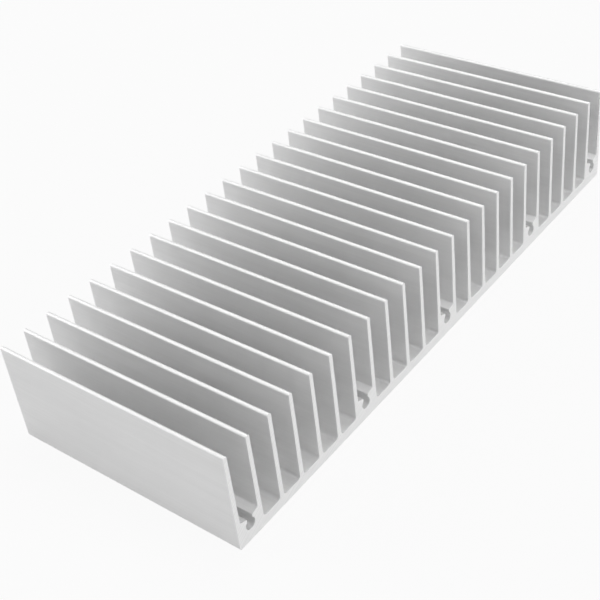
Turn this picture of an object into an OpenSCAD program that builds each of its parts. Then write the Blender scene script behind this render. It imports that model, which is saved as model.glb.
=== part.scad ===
// Extruded aluminium heat sink: a flat plate with a comb of straight fins, and
// screw channels run into the feet of some of its gaps. The whole piece is one
// section, pushed through a die and sawn to length.
//
// Millimetres. X runs across the fins, Y along the extrusion and Z up the fins.
// The origin is the middle of the underside.

/* [Overall size] */

// Width across the fins
sink_w = 150; // [120:1:250]

// Length of the sawn piece, along the extrusion
sink_l = 60; // [20:1:500]

// Height from the underside to the fin tips
sink_h = 25; // [15:0.5:60]

/* [Plate] */

// Thickness of the plate between the fins
plate_t = 2.5; // [1.5:0.1:6]

// Radius of the plate's two long lower edges
plate_edge_r = 0.5; // [0.2:0.1:1]

/* [Fins] */

// Number of fins
fin_n = 24; // [10:1:28]

// Thickness of a fin where it leaves the plate
fin_foot_t = 1.2; // [0.9:0.05:1.8]

// Thickness of a fin where its rounded tip begins
fin_tip_t = 1; // [0.6:0.05:1.5]

// Radius of the fillet on each side of a fin's foot
foot_r = 0.8; // [0.3:0.1:1.5]

/* [Screw channels] */

// Number of screw channels, shared out from the first gap to the last
channel_n = 5; // [2:1:7]

// Diameter of the bore that a screw cuts its thread in
bore_d = 2.7; // [2:0.1:3.6]

// Metal between the bore and the plate's upper face
bore_lift = 0.3; // [0:0.1:1]

// Width of the slot that opens the bore upwards
slot_w = 1.6; // [1:0.1:1.9]

// Height of the slot's straight walls
lip_t = 0.7; // [0.3:0.05:1.2]

// Slope of the lips, down from the fins to the slot
lip_slope = 20; // [10:1:50]

// Radius of the lips' rounded edges
lip_r = 0.2; // [0.1:0.05:0.3]

// Radius of the hollow between a lip and its fin
lip_foot_r = 0.4; // [0.2:0.1:1]

/* [Hidden] */

$fn = 48;

// How far outlines that join run into each other
overlap = 0.4;

fin_pitch = (sink_w - fin_foot_t) / (fin_n - 1);
gap_n = fin_n - 1;

// The tip's round touches both sides of the fin, which lean in by this angle
tip_r = fin_tip_t / 2;
tip_z = sink_h - tip_r;
fin_rise = tip_z - plate_t;
fin_lean = 90 - atan2(fin_rise, fin_foot_t / 2) - asin(tip_r / norm([fin_rise, fin_foot_t / 2]));

// The bore's middle, and the foot and the top of its slot's walls
bore_r = bore_d / 2;
bore_z = plate_t + bore_lift + bore_r;
slot_z = bore_z + sqrt(bore_r ^ 2 - (slot_w / 2) ^ 2);
lip_z = slot_z + lip_t;

function polar(r, a) = [r * cos(a), r * sin(a)];

// Middle of fin number i, from 1
function fin_x(i) = (fin_foot_t - sink_w) / 2 + (i - 1) * fin_pitch;

// Middle of gap number i, from 1
function gap_x(i) = fin_x(i) + fin_pitch / 2;

// The gap that holds screw channel number i, from 1
function channel_gap(i) = round(1 + (i - 1) * (gap_n - 1) / (channel_n - 1));

channel_gaps = [for (i = [1:channel_n]) channel_gap(i)];

function has_channel(gap) = len(search(gap, channel_gaps)) > 0;

// What lies between two straight sides that leave the origin at angles a and b
// and a round of radius r that touches them both
module corner_web(r, a, b) {
    half = (b - a) / 2;
    middle = polar(r / sin(half), a + half);
    difference() {
        polygon([
            polar(-overlap, a + half), polar(r / tan(half), a),
            middle, polar(r / tan(half), b),
        ]);
        translate(middle) circle(r);
    }
}

module plate_section() {
    difference() {
        translate([-sink_w / 2, 0]) square([sink_w, plate_t]);
        for (side = [0, 1]) mirror([side, 0])
            translate([-sink_w / 2, 0]) corner_web(plate_edge_r, 0, 90);
    }
}

// A fin that thins from its foot to a fully rounded tip
module fin_section() {
    touch = polar(tip_r, fin_lean);
    foot = [fin_foot_t / 2, plate_t];
    polygon([
        [-foot.x, foot.y - overlap], [foot.x, foot.y - overlap],
        foot, [touch.x, tip_z + touch.y],
        [-touch.x, tip_z + touch.y], [-foot.x, foot.y],
    ]);
    translate([0, tip_z]) circle(tip_r);
}

// The fillet from a fin's right side to the plate
module foot_fillet() {
    translate([fin_foot_t / 2, plate_t]) corner_web(foot_r, 0, 90 + fin_lean);
}

// Half of a screw channel, on a fin's right side: an arm that fills the corner
// between fin and plate and slopes down to its lip at the slot
module channel_arm() {
    rise = tan(lip_slope);
    lean = tan(fin_lean);
    gap_mid = fin_pitch / 2;
    lip_x = gap_mid - slot_w / 2;
    run = lip_x - fin_foot_t / 2 - plate_t * lean;
    shoulder_z = (lip_z + run * rise) / (1 - lean * rise);
    shoulder_x = fin_foot_t / 2 - (shoulder_z - plate_t) * lean;
    difference() {
        polygon([
            [0, plate_t - overlap], [gap_mid + overlap, plate_t - overlap],
            [gap_mid + overlap, bore_z], [lip_x, bore_z], [lip_x, lip_z],
            [0, lip_z + lip_x * rise],
        ]);
        translate([lip_x, lip_z]) corner_web(lip_r, 180 - lip_slope, 270);
    }
    translate([shoulder_x, shoulder_z]) corner_web(lip_foot_r, -lip_slope, 90 + fin_lean);
}

module gap_corner(gap) {
    if (has_channel(gap)) channel_arm();
    else foot_fillet();
}

module sink_section() {
    difference() {
        union() {
            plate_section();
            for (i = [1:fin_n]) translate([fin_x(i), 0]) {
                fin_section();
                if (i < fin_n) gap_corner(i);
                if (i > 1) mirror([1, 0]) gap_corner(i - 1);
            }
        }
        for (i = channel_gaps) translate([gap_x(i), bore_z]) circle(bore_r);
    }
}

module heat_sink() {
    color("silver") translate([0, sink_l / 2, 0]) rotate([90, 0, 0])
        linear_extrude(sink_l) sink_section();
}

heat_sink();
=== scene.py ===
# An extruded aluminium heat sink in a white studio cove, in metres, in the part's own
# frame: X runs across the fins, Y along them, and Z up from the flat underside.
import bmesh
import bpy
import math
from mathutils import Matrix, Vector


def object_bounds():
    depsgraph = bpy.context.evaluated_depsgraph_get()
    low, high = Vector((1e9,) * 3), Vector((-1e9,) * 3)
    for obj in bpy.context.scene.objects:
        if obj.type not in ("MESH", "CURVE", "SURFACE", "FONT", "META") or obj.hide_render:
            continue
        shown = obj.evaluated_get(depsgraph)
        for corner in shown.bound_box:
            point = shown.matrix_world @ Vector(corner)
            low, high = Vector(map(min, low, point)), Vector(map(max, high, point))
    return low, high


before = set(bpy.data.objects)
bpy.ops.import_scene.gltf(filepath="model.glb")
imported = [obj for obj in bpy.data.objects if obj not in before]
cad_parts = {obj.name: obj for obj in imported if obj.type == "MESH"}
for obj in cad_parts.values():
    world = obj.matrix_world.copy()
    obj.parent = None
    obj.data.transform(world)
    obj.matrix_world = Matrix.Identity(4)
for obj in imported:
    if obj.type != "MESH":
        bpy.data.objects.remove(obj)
cad_low, cad_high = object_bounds()
middle = (cad_low + cad_high) / 2

# ---------------------------------------------------------------- camera
# A short telephoto lens held above the corner where the first fin meets the near
# sawn end, and tipped a little on its own axis.
aim = middle + Vector((-0.0116, 0.0032, -0.0083))
compass = math.radians(-138.239)
height_angle = math.radians(38.025)
tip = math.radians(-7.499)
distance = 0.27976
toward_camera = Vector((
    math.cos(compass) * math.cos(height_angle),
    math.sin(compass) * math.cos(height_angle),
    math.sin(height_angle),
))
lens = bpy.data.cameras.new("camera")
lens.lens = 71.49
lens.sensor_width = 36
camera = bpy.data.objects.new("camera", lens)
level = (-toward_camera).to_track_quat("-Z", "Y").to_matrix()
held = level @ Matrix.Rotation(tip, 3, "Z")
camera.matrix_world = Matrix.Translation(aim + distance * toward_camera) @ held.to_4x4()
bpy.context.scene.collection.objects.link(camera)
bpy.context.scene.camera = camera

# ---------------------------------------------------------------- light
# Soft white light from all round, and three softboxes: one behind the part, to the first
# fin's side, that shines into the gaps, one nearly overhead, and one before the near end.
room_light = 0.38
softbox_size = 0.5
bpy.context.scene.view_settings.view_transform = "Standard"
room = bpy.data.worlds.new("room")
room.use_nodes = True
bpy.context.scene.world = room
glow_all_round = room.node_tree.nodes["Background"]
glow_all_round.inputs["Color"].default_value = (1, 1, 1, 1)
glow_all_round.inputs["Strength"].default_value = room_light


def softbox(name, offset, power):
    lamp = bpy.data.lights.new(name, "AREA")
    lamp.shape = "SQUARE"
    lamp.size = softbox_size
    lamp.energy = power
    stand = middle + Vector(offset)
    facing = (middle - stand).to_track_quat("-Z", "Y").to_matrix()
    box = bpy.data.objects.new(name, lamp)
    box.matrix_world = Matrix.Translation(stand) @ facing.to_4x4()
    bpy.context.scene.collection.objects.link(box)


softbox("softbox_behind", (-0.4, 0.8, 0.4), 3.4)
softbox("softbox_above", (0.2, 0.1, 0.75), 2.5)
softbox("softbox_in_front", (0.15, -0.85, 0.35), 3.6)

# ---------------------------------------------------------------- cove
# A round white studio cove: a flat floor with a wall round it, far from the part. It glows
# white to the lens, and less so in the metal, and it keeps a faint shadow of the part.
cove_r = 3
cove_wall = 2
floor_gap = 0.00005
white_to_lens = 0.92
white_in_metal = 0.37
paint_grey = 0.6
paint_rough = 0.9


class Wire:
    """One output socket of a material, so that its maths reads as plain arithmetic."""

    def __init__(self, tree, socket=None):
        self.tree = tree
        self.socket = socket

    def node(self, kind, settings=None, sockets=None, out=0):
        """Add a node: its settings first, then the value or the wire of each socket."""
        made = self.tree.nodes.new("ShaderNode" + kind)
        for name, value in (settings or {}).items():
            setattr(made, name, value)
        for place, value in (sockets or {}).items():
            if isinstance(value, Wire):
                self.tree.links.new(value.socket, made.inputs[place])
            else:
                made.inputs[place].default_value = value
        return Wire(self.tree, made.outputs[out])

    def math(self, operation, first, second=0.0):
        return self.node("Math", {"operation": operation}, {0: first, 1: second})

    def __add__(self, other):
        return self.math("ADD", self, other)

    def __mul__(self, other):
        return self.math("MULTIPLY", self, other)

    def __rsub__(self, other):
        return self.math("SUBTRACT", other, self)

    def __gt__(self, other):
        return self.math("GREATER_THAN", self, other)

    def __abs__(self):
        return self.math("ABSOLUTE", self)

    __radd__ = __add__
    __rmul__ = __mul__


sweep = bmesh.new()
bmesh.ops.create_circle(sweep, cap_ends=True, segments=96, radius=cove_r)
wall = bmesh.ops.extrude_edge_only(sweep, edges=sweep.edges[:])
wall_top = [part for part in wall["geom"] if isinstance(part, bmesh.types.BMVert)]
bmesh.ops.translate(sweep, verts=wall_top, vec=(0, 0, cove_wall))
bmesh.ops.translate(sweep, verts=sweep.verts, vec=(0, 0, cad_low.z - floor_gap))
cove_mesh = bpy.data.meshes.new("cove")
sweep.to_mesh(cove_mesh)
sweep.free()
cove = bpy.data.objects.new("cove", cove_mesh)
bpy.context.scene.collection.objects.link(cove)

white_paint = bpy.data.materials.new("white_paint")
white_paint.use_nodes = True
cove_mesh.materials.append(white_paint)
paint_nodes = white_paint.node_tree.nodes
paint_shader = paint_nodes["Principled BSDF"]
paint_shader.inputs["Base Color"].default_value = (paint_grey, paint_grey, paint_grey, 1)
paint_shader.inputs["Roughness"].default_value = paint_rough
paint = Wire(white_paint.node_tree, paint_shader.outputs[0])
plain = paint.node("LightPath", out="Is Camera Ray") * white_to_lens
for ray in ("Is Glossy Ray", "Is Transmission Ray"):
    plain = paint.math("MAXIMUM", plain, paint.node("LightPath", out=ray) * white_in_metal)
glow = paint.node("Emission", sockets={"Color": (1, 1, 1, 1), "Strength": 1.0})
surface = paint.node("MixShader", sockets={0: plain, 1: paint, 2: glow})
paint.tree.links.new(surface.socket, paint_nodes["Material Output"].inputs["Surface"])

# ---------------------------------------------------------------- heat sink
# One length of aluminium extrusion: the plate, the fins and the screw channels leave
# the die together, and the bar is then sawn across. It is left in its natural mill
# finish, with die lines along the fins and saw marks on the two cut ends.
die_line = 0.0005
die_line_run = 0.02
die_band = 0.003125
stain = 0.012
saw_mark = 0.0004
saw_axle = Vector((0.03, 0, -0.16))
# Width and grey of the paler band at the sawn ends: partly a burr, partly a painted edge highlight.
burr_and_highlight_width = 0.0003
burr_and_highlight_tone = 0.96
mark_depth = 0.00002

metal = bpy.data.materials.new("mill_finish_aluminium")
metal.use_nodes = True
metal_shader = metal.node_tree.nodes["Principled BSDF"]
metal_shader.inputs["Metallic"].default_value = 1
skin = Wire(metal.node_tree)


def blend(mask, low, high):
    """Go from one grey or colour to another as the mask goes from 0 to 1."""
    ends = [end if isinstance(end, Wire) else (end, end, end, 1) for end in (low, high)]
    return skin.node("Mix", {"data_type": "RGBA"}, {0: mask, 6: ends[0], 7: ends[1]}, out=2)


place = skin.node("TexCoord", out="Object")
along = skin.node("SeparateXYZ", sockets={0: place}, out="Y")
facing_along = skin.node("SeparateXYZ", sockets={0: skin.node("TexCoord", out="Normal")}, out="Y")

# The skin that the die leaves: fine lines and broad bands drawn out along Y, and stains.
drawn = skin.node("VectorMath", {"operation": "MULTIPLY"}, {
    0: place,
    1: (1 / die_line, 1 / die_line_run, 1 / die_line),
})
lines = skin.node("TexNoise", sockets={"Vector": drawn, "Scale": 1.0, "Detail": 2.0})
bands = skin.node("TexNoise", sockets={"Vector": drawn, "Scale": die_line / die_band, "Detail": 1.0})
stains = skin.node("TexNoise", sockets={"Vector": place, "Scale": 1 / stain, "Detail": 3.0})
drawn_skin = lines * 0.35 + bands * 0.35 + stains * 0.3
skin_tone = blend(drawn_skin, 0.84, 1.0)
skin_rough = 0.55 + 0.14 * drawn_skin

# The cut ends: arcs that the saw blade leaves about its axle, well below the plate.
flat = skin.node("VectorMath", {"operation": "MULTIPLY"}, {0: place, 1: (1, 0, 1)})
from_axle = skin.node("VectorMath", {"operation": "DISTANCE"}, {0: flat, 1: saw_axle}, out="Value")
arcs = skin.node("TexNoise", {"noise_dimensions": "1D"}, {
    "W": from_axle * (1 / saw_mark),
    "Scale": 1.0,
    "Detail": 2.0,
})
cut_tone = blend(arcs, 0.86, 1.0)
cut_rough = 0.60 + 0.12 * arcs

# Faces square to Y are the saw's, the rest are the die's, and a paler band edges both ends: partly a
# burr, partly a painted edge highlight.
cut = abs(facing_along) > 0.9
burr_and_highlight_rim = (abs(along) > cad_high.y - burr_and_highlight_width) * (1 - cut)
tone = blend(burr_and_highlight_rim * 0.6, blend(cut, skin_tone, cut_tone), burr_and_highlight_tone)
rough = skin_rough * (1 - cut) + cut_rough * cut
relief = lines * (1 - cut) + arcs * cut
bump = skin.node("Bump", sockets={"Height": relief, "Strength": 0.25, "Distance": mark_depth})
for socket, wire in (("Base Color", tone), ("Roughness", rough), ("Normal", bump)):
    skin.tree.links.new(wire.socket, metal_shader.inputs[socket])

heat_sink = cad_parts["heat_sink"]
heat_sink.data.materials.clear()
heat_sink.data.materials.append(metal)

________________

[Prompt] Where a line of the material above holds the string "name", copy that line.

[Answer to the problem]
cad_parts = {obj.name: obj for obj in imported if obj.type == "MESH"}
def softbox(name, offset, power):
    lamp = bpy.data.lights.new(name, "AREA")
    box = bpy.data.objects.new(name, lamp)
        for name, value in (settings or {}).items():
            setattr(made, name, value)